PROBLEM REQUIREMENTS.
Can you transcribe every record below exactly as it appears?

MATERIAL TO PROCESS.
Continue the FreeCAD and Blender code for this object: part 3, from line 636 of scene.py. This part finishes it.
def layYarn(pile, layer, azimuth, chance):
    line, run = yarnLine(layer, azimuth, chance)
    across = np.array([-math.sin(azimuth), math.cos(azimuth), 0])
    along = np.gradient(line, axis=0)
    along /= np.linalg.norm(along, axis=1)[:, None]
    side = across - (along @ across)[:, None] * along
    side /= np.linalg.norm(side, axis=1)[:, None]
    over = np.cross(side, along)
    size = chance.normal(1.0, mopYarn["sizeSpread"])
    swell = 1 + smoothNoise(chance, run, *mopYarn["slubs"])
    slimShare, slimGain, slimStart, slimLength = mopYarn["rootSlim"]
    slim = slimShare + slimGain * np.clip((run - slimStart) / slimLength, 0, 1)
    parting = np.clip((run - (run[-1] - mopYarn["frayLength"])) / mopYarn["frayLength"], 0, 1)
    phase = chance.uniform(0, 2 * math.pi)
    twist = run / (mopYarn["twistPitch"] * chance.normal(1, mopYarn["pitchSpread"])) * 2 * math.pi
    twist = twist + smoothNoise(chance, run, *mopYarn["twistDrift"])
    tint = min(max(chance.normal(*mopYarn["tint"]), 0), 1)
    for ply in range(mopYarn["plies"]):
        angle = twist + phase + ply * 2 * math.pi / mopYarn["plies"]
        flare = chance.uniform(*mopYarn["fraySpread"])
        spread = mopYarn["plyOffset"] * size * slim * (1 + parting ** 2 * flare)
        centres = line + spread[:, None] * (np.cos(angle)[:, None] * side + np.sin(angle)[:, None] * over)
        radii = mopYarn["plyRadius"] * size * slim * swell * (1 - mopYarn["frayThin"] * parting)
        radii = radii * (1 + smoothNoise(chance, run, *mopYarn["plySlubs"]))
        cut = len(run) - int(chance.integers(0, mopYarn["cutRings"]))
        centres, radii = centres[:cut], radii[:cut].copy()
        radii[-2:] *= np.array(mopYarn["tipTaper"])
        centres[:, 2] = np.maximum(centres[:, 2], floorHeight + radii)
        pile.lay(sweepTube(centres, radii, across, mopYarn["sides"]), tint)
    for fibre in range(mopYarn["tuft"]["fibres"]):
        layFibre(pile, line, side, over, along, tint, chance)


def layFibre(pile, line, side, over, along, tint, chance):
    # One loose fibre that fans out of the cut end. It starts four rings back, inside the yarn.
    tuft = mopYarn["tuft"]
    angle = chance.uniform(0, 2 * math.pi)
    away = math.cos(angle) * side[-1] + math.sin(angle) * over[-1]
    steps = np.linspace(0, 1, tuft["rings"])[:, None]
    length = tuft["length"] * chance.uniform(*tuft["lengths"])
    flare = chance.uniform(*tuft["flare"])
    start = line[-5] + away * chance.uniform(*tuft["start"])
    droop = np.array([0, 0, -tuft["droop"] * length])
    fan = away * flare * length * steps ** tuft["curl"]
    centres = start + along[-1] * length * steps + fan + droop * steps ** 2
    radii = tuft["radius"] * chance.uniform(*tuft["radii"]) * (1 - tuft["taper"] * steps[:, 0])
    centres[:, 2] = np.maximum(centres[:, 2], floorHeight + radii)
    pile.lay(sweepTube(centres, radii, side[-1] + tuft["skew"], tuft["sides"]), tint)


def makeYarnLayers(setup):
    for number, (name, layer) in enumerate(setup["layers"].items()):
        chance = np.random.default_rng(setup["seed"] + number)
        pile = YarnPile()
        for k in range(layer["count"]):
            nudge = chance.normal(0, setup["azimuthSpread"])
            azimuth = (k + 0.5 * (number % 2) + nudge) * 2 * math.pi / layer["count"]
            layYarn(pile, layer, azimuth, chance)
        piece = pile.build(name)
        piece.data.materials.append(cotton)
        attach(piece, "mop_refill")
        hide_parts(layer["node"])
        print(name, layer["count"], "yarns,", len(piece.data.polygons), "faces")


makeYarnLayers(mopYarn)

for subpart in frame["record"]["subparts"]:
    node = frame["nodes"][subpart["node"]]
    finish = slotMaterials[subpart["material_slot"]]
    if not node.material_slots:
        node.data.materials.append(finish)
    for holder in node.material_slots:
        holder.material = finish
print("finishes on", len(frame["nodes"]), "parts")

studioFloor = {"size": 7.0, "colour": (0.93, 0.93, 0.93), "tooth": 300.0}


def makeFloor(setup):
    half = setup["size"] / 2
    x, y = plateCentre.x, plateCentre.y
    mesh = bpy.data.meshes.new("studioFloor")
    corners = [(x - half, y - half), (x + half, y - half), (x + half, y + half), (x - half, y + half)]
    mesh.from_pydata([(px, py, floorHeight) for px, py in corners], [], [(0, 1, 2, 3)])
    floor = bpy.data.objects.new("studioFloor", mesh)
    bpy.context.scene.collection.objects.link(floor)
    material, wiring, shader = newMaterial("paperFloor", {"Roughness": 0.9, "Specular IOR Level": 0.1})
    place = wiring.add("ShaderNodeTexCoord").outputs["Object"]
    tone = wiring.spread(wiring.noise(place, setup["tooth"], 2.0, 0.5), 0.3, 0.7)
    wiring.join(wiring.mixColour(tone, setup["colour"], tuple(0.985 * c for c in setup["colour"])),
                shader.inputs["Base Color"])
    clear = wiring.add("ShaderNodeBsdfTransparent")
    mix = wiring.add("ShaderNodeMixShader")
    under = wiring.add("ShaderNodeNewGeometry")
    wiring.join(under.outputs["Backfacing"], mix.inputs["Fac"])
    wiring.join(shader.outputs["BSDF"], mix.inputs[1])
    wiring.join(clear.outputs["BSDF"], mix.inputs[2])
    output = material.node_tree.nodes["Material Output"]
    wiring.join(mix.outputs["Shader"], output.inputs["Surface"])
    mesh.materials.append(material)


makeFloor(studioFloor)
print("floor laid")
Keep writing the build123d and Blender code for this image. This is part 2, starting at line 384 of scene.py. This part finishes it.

RESPONSE TO THE TASK.
Continue the FreeCAD and Blender code for this object: part 3, from line 636 of scene.py. This part finishes it.
def layYarn(pile, layer, azimuth, chance):
    line, run = yarnLine(layer, azimuth, chance)
    across = np.array([-math.sin(azimuth), math.cos(azimuth), 0])
    along = np.gradient(line, axis=0)
    along /= np.linalg.norm(along, axis=1)[:, None]
    side = across - (along @ across)[:, None] * along
    side /= np.linalg.norm(side, axis=1)[:, None]
    over = np.cross(side, along)
    size = chance.normal(1.0, mopYarn["sizeSpread"])
    swell = 1 + smoothNoise(chance, run, *mopYarn["slubs"])
    slimShare, slimGain, slimStart, slimLength = mopYarn["rootSlim"]
    slim = slimShare + slimGain * np.clip((run - slimStart) / slimLength, 0, 1)
    parting = np.clip((run - (run[-1] - mopYarn["frayLength"])) / mopYarn["frayLength"], 0, 1)
    phase = chance.uniform(0, 2 * math.pi)
    twist = run / (mopYarn["twistPitch"] * chance.normal(1, mopYarn["pitchSpread"])) * 2 * math.pi
    twist = twist + smoothNoise(chance, run, *mopYarn["twistDrift"])
    tint = min(max(chance.normal(*mopYarn["tint"]), 0), 1)
    for ply in range(mopYarn["plies"]):
        angle = twist + phase + ply * 2 * math.pi / mopYarn["plies"]
        flare = chance.uniform(*mopYarn["fraySpread"])
        spread = mopYarn["plyOffset"] * size * slim * (1 + parting ** 2 * flare)
        centres = line + spread[:, None] * (np.cos(angle)[:, None] * side + np.sin(angle)[:, None] * over)
        radii = mopYarn["plyRadius"] * size * slim * swell * (1 - mopYarn["frayThin"] * parting)
        radii = radii * (1 + smoothNoise(chance, run, *mopYarn["plySlubs"]))
        cut = len(run) - int(chance.integers(0, mopYarn["cutRings"]))
        centres, radii = centres[:cut], radii[:cut].copy()
        radii[-2:] *= np.array(mopYarn["tipTaper"])
        centres[:, 2] = np.maximum(centres[:, 2], floorHeight + radii)
        pile.lay(sweepTube(centres, radii, across, mopYarn["sides"]), tint)
    for fibre in range(mopYarn["tuft"]["fibres"]):
        layFibre(pile, line, side, over, along, tint, chance)


def layFibre(pile, line, side, over, along, tint, chance):
    # One loose fibre that fans out of the cut end. It starts four rings back, inside the yarn.
    tuft = mopYarn["tuft"]
    angle = chance.uniform(0, 2 * math.pi)
    away = math.cos(angle) * side[-1] + math.sin(angle) * over[-1]
    steps = np.linspace(0, 1, tuft["rings"])[:, None]
    length = tuft["length"] * chance.uniform(*tuft["lengths"])
    flare = chance.uniform(*tuft["flare"])
    start = line[-5] + away * chance.uniform(*tuft["start"])
    droop = np.array([0, 0, -tuft["droop"] * length])
    fan = away * flare * length * steps ** tuft["curl"]
    centres = start + along[-1] * length * steps + fan + droop * steps ** 2
    radii = tuft["radius"] * chance.uniform(*tuft["radii"]) * (1 - tuft["taper"] * steps[:, 0])
    centres[:, 2] = np.maximum(centres[:, 2], floorHeight + radii)
    pile.lay(sweepTube(centres, radii, side[-1] + tuft["skew"], tuft["sides"]), tint)


def makeYarnLayers(setup):
    for number, (name, layer) in enumerate(setup["layers"].items()):
        chance = np.random.default_rng(setup["seed"] + number)
        pile = YarnPile()
        for k in range(layer["count"]):
            nudge = chance.normal(0, setup["azimuthSpread"])
            azimuth = (k + 0.5 * (number % 2) + nudge) * 2 * math.pi / layer["count"]
            layYarn(pile, layer, azimuth, chance)
        piece = pile.build(name)
        piece.data.materials.append(cotton)
        attach(piece, "mop_refill")
        hide_parts(layer["node"])
        print(name, layer["count"], "yarns,", len(piece.data.polygons), "faces")


makeYarnLayers(mopYarn)

for subpart in frame["record"]["subparts"]:
    node = frame["nodes"][subpart["node"]]
    finish = slotMaterials[subpart["material_slot"]]
    if not node.material_slots:
        node.data.materials.append(finish)
    for holder in node.material_slots:
        holder.material = finish
print("finishes on", len(frame["nodes"]), "parts")

studioFloor = {"size": 7.0, "colour": (0.93, 0.93, 0.93), "tooth": 300.0}


def makeFloor(setup):
    half = setup["size"] / 2
    x, y = plateCentre.x, plateCentre.y
    mesh = bpy.data.meshes.new("studioFloor")
    corners = [(x - half, y - half), (x + half, y - half), (x + half, y + half), (x - half, y + half)]
    mesh.from_pydata([(px, py, floorHeight) for px, py in corners], [], [(0, 1, 2, 3)])
    floor = bpy.data.objects.new("studioFloor", mesh)
    bpy.context.scene.collection.objects.link(floor)
    material, wiring, shader = newMaterial("paperFloor", {"Roughness": 0.9, "Specular IOR Level": 0.1})
    place = wiring.add("ShaderNodeTexCoord").outputs["Object"]
    tone = wiring.spread(wiring.noise(place, setup["tooth"], 2.0, 0.5), 0.3, 0.7)
    wiring.join(wiring.mixColour(tone, setup["colour"], tuple(0.985 * c for c in setup["colour"])),
                shader.inputs["Base Color"])
    clear = wiring.add("ShaderNodeBsdfTransparent")
    mix = wiring.add("ShaderNodeMixShader")
    under = wiring.add("ShaderNodeNewGeometry")
    wiring.join(under.outputs["Backfacing"], mix.inputs["Fac"])
    wiring.join(shader.outputs["BSDF"], mix.inputs[1])
    wiring.join(clear.outputs["BSDF"], mix.inputs[2])
    output = material.node_tree.nodes["Material Output"]
    wiring.join(mix.outputs["Shader"], output.inputs["Surface"])
    mesh.materials.append(material)


makeFloor(studioFloor)
print("floor laid")
Keep writing the build123d and Blender code for this image. This is part 2, starting at line 384 of scene.py. This part finishes it.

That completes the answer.